A diehard optimist and an Italy lover, I pride myself on rarely moaning about life in the bel Paese (as a long-term expat I let all anger subside at about year 7). With the exception of tweeting #tragicTrenitalia hashtags when I’m left chasing like a madwoman to catch my train from Santa Maria Novella’s Platform 18, I embrace everything Italy throws my way. In a nutshell, I really do try my damnedest not to give a cabbage when a Tuscan octogenarian leers at me as I nonchalantly walk home in my tennis skirt on a cold November night or my male colleague sarcastically calls me tesoro (although I know deep down he’s actually fond of me).

 

Cabbages are a tasty morsel in the Italian language.

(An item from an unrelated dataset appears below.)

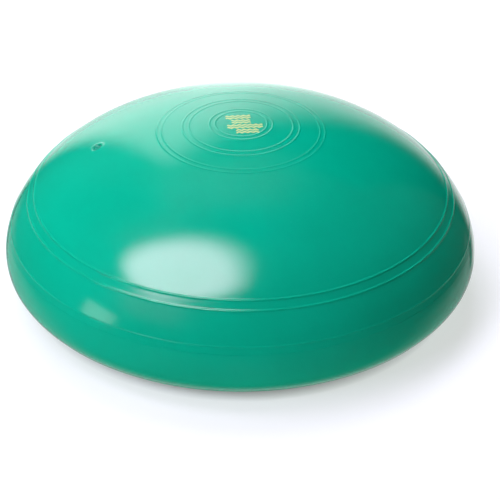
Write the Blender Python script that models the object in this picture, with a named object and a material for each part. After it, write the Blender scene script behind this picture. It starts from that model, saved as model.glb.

The cavolo is a green alternative to the much more unsavoury swearword that is the Italian for the male member. Just like the term it replaces in polite swearing, the cabbage can pop up at any time. Like today.

 

Back to our office dilemma… our team was fed up with continual questions of the cabbage (domande del cavolo) regarding the ‘Slownet’ situation and the router’s being like a cabbage at snack time (stare come un cavolo a merenda). So we took things into our own capable hands: Sandro called the phone company of the cabbage who really couldn’t give a cabbage, Giovanni tried to create a hotspot with his fake iPhone but his computer wouldn’t read it (“where the cabbage is it?”) and Mary decided to do her own cabbages (farsi i cavoli suoi) by borrowing wifi from a neighbouring shop. Alexandra and I, as two heads of cabbage (teste del cavolo), gave up all hope and worked from home. Every single one of us was “black cabbaged” (incavolati neri).

 

Under pressure, cabbages seem to sprout everywhere, it seems. Well, ‘tis the season.